A minimum temperature of 200 °C was measurable, with peak-to-peak noise magnitude of order 20 μV (order 10 mV after external amplification for data logging) representing unity SNR, below which the signal could not be isolated from the noise.
The RMS noise limited resolution of the thermometer was estimated to be 4.4 °C over the range of temperatures for which the thermometer was characterized, that is, between 150 °C and 1000 °C. The thermometer achieved lower RMS noise when used to measure at higher temperatures, achieving 0.8 °C across the temperature range from 200 °C to 1000 °C. This lower RMS noise suggested that the infrared thermometer could be considered most applicable to substitute for thermocouples at the higher temperatures within its working range.

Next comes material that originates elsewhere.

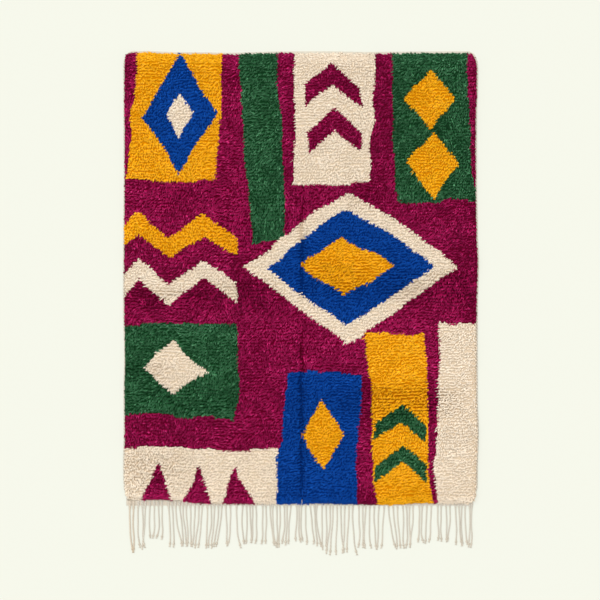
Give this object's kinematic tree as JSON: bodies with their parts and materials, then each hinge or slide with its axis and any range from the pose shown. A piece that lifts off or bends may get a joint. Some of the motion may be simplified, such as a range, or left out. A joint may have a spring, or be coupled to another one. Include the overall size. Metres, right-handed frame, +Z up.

The noise magnitude and minimum temperature resolvable by this thermometer configuration would need to be assessed for shorter sample durations to understand the scope to compromise between achieving sufficiently fast speed of response and lower noise limited resolution.
The capability of lower noise components, along with different wavelength ranges available from alternative photodiodes and components will be investigated in further work to develop the thermometer. These developments will be aimed at satisfying the constraints and requirements of other applications and temperature ranges, to provide fiber optic coupled thermometers that could afford remote measurement capabilities for difficult conditions, whilst presenting a small physical size.